Stored records
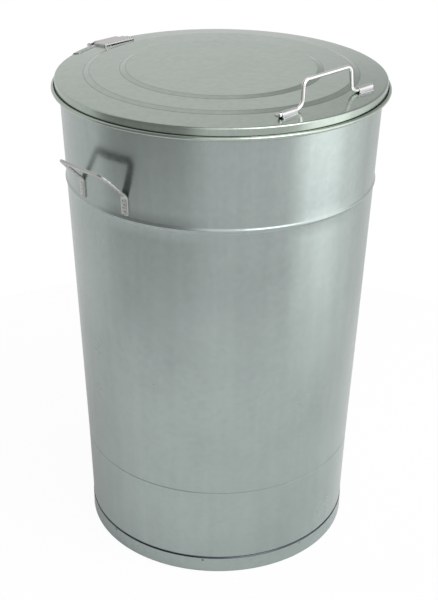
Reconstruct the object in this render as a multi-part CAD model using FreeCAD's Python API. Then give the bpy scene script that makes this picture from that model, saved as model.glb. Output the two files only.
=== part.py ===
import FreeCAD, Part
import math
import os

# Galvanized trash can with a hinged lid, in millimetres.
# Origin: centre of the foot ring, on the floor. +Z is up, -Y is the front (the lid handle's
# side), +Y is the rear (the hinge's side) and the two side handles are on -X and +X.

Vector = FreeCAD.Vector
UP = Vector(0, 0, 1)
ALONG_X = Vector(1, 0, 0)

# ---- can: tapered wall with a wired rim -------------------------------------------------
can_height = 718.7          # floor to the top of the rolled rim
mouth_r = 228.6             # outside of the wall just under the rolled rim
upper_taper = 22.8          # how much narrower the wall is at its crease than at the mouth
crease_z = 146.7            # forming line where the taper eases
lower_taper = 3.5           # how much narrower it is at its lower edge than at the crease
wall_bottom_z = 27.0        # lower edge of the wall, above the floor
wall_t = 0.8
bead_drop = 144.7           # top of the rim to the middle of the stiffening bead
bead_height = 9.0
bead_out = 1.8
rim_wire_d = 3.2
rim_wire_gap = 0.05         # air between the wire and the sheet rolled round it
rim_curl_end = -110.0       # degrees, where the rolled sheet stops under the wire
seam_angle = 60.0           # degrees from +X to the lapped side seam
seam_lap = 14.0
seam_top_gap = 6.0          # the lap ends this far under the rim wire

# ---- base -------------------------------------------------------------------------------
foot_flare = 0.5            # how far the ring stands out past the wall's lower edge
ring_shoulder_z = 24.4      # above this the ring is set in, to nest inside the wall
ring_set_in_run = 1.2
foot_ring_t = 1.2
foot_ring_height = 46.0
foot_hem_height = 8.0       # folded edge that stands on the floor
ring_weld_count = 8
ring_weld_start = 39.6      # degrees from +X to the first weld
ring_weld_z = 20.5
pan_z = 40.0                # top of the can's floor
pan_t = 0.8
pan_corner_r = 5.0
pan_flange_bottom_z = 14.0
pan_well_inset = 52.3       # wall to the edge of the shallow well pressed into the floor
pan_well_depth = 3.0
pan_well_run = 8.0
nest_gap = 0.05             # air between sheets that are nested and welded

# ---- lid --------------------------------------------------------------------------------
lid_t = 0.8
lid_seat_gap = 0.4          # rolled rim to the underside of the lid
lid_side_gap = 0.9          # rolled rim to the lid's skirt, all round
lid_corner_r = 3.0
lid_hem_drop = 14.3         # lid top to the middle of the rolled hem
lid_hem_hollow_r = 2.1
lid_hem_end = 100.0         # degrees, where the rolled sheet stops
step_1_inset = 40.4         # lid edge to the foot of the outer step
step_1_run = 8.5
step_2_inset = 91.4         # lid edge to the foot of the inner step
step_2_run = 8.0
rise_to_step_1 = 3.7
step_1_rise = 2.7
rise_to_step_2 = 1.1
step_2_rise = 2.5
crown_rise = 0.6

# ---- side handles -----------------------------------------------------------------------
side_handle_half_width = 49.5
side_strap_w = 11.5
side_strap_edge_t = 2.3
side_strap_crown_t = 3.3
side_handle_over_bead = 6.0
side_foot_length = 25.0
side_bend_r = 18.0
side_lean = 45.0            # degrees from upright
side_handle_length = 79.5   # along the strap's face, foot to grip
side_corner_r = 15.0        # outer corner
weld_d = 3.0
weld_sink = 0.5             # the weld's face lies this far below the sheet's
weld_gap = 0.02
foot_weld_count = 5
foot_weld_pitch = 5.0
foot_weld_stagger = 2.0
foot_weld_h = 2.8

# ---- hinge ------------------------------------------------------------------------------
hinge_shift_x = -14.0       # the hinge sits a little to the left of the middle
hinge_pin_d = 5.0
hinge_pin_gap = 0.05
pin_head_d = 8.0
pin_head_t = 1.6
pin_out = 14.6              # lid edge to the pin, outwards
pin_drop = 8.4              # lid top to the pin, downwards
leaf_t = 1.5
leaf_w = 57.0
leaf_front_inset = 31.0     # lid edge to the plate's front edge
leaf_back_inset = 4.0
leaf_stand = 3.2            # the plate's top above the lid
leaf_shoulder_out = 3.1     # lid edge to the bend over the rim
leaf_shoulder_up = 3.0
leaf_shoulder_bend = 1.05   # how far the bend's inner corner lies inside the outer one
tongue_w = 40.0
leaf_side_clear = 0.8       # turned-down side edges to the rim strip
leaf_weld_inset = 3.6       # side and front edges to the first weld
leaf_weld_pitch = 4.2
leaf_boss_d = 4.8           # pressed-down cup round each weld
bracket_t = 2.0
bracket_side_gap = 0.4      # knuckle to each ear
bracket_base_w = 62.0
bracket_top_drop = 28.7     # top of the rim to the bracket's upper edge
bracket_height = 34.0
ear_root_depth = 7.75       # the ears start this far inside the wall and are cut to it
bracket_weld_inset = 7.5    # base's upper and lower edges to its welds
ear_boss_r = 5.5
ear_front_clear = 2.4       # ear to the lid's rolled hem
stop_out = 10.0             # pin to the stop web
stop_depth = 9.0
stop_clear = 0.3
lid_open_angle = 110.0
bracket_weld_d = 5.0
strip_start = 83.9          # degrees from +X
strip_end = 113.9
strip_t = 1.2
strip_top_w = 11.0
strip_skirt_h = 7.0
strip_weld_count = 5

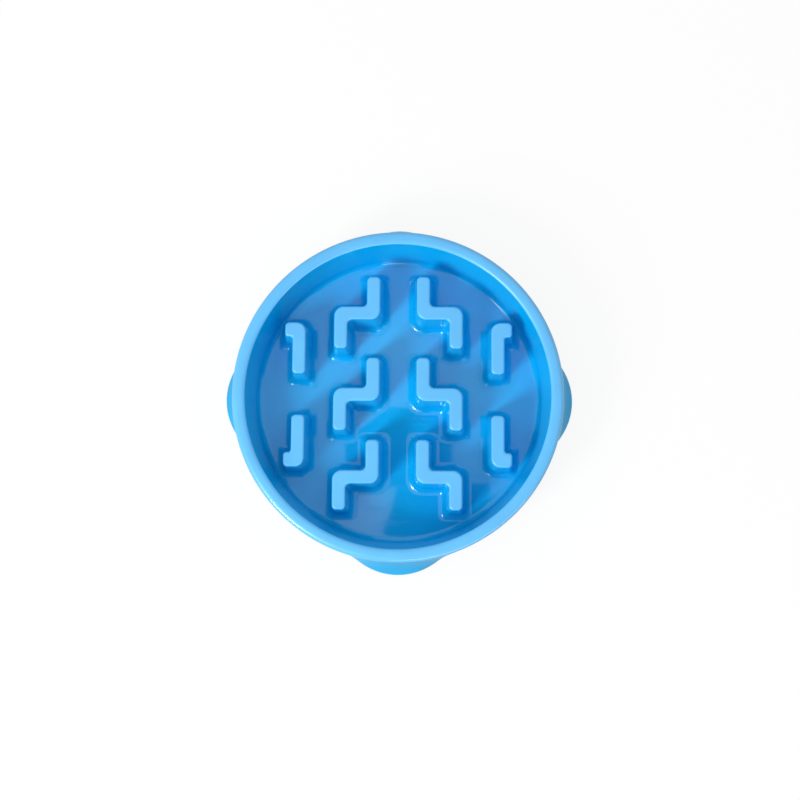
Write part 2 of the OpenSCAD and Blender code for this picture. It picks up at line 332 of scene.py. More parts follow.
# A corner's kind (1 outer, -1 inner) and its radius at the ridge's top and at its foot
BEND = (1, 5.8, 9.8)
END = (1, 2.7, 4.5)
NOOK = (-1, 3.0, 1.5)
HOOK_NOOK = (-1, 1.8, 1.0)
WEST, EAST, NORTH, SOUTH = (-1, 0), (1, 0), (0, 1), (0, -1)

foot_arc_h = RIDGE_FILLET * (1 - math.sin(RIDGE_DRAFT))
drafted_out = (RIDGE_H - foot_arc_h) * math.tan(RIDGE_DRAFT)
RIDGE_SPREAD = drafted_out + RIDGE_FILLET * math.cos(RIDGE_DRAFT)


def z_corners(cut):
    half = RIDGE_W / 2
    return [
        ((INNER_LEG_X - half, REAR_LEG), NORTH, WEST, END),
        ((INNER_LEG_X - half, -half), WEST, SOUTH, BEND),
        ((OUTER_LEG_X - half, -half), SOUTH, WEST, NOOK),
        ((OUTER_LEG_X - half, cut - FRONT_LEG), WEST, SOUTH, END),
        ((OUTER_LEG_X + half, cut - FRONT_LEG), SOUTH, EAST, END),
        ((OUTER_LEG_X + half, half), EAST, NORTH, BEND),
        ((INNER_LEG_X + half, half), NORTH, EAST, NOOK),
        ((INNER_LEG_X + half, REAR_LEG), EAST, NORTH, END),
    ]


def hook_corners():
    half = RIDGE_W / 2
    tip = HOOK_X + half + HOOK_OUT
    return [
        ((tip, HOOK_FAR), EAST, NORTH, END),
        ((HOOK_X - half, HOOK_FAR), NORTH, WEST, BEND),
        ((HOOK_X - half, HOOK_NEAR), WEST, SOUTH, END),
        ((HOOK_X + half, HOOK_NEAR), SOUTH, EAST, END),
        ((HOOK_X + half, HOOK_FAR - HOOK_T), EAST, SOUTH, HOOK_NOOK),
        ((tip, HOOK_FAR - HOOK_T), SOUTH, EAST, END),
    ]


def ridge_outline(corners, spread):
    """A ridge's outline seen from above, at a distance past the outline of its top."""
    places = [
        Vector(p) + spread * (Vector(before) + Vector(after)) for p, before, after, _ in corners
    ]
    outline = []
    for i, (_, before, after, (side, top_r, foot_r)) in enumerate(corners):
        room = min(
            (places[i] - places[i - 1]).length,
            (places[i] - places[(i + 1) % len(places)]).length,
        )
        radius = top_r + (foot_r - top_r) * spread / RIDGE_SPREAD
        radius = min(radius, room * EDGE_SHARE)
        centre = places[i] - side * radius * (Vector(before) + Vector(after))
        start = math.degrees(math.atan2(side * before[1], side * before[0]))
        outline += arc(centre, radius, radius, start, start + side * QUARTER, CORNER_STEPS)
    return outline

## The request
Only the lines from the one containing "Write part 2" through the end of the material should be reproduced, exactly, with both ends included.

## Result of this exercise
Write part 2 of the OpenSCAD and Blender code for this picture. It picks up at line 332 of scene.py. More parts follow.
# A corner's kind (1 outer, -1 inner) and its radius at the ridge's top and at its foot
BEND = (1, 5.8, 9.8)
END = (1, 2.7, 4.5)
NOOK = (-1, 3.0, 1.5)
HOOK_NOOK = (-1, 1.8, 1.0)
WEST, EAST, NORTH, SOUTH = (-1, 0), (1, 0), (0, 1), (0, -1)

foot_arc_h = RIDGE_FILLET * (1 - math.sin(RIDGE_DRAFT))
drafted_out = (RIDGE_H - foot_arc_h) * math.tan(RIDGE_DRAFT)
RIDGE_SPREAD = drafted_out + RIDGE_FILLET * math.cos(RIDGE_DRAFT)


def z_corners(cut):
    half = RIDGE_W / 2
    return [
        ((INNER_LEG_X - half, REAR_LEG), NORTH, WEST, END),
        ((INNER_LEG_X - half, -half), WEST, SOUTH, BEND),
        ((OUTER_LEG_X - half, -half), SOUTH, WEST, NOOK),
        ((OUTER_LEG_X - half, cut - FRONT_LEG), WEST, SOUTH, END),
        ((OUTER_LEG_X + half, cut - FRONT_LEG), SOUTH, EAST, END),
        ((OUTER_LEG_X + half, half), EAST, NORTH, BEND),
        ((INNER_LEG_X + half, half), NORTH, EAST, NOOK),
        ((INNER_LEG_X + half, REAR_LEG), EAST, NORTH, END),
    ]


def hook_corners():
    half = RIDGE_W / 2
    tip = HOOK_X + half + HOOK_OUT
    return [
        ((tip, HOOK_FAR), EAST, NORTH, END),
        ((HOOK_X - half, HOOK_FAR), NORTH, WEST, BEND),
        ((HOOK_X - half, HOOK_NEAR), WEST, SOUTH, END),
        ((HOOK_X + half, HOOK_NEAR), SOUTH, EAST, END),
        ((HOOK_X + half, HOOK_FAR - HOOK_T), EAST, SOUTH, HOOK_NOOK),
        ((tip, HOOK_FAR - HOOK_T), SOUTH, EAST, END),
    ]


def ridge_outline(corners, spread):
    """A ridge's outline seen from above, at a distance past the outline of its top."""
    places = [
        Vector(p) + spread * (Vector(before) + Vector(after)) for p, before, after, _ in corners
    ]
    outline = []
    for i, (_, before, after, (side, top_r, foot_r)) in enumerate(corners):
        room = min(
            (places[i] - places[i - 1]).length,
            (places[i] - places[(i + 1) % len(places)]).length,
        )
        radius = top_r + (foot_r - top_r) * spread / RIDGE_SPREAD
        radius = min(radius, room * EDGE_SHARE)
        centre = places[i] - side * radius * (Vector(before) + Vector(after))
        start = math.degrees(math.atan2(side * before[1], side * before[0]))
        outline += arc(centre, radius, radius, start, start + side * QUARTER, CORNER_STEPS)
    return outline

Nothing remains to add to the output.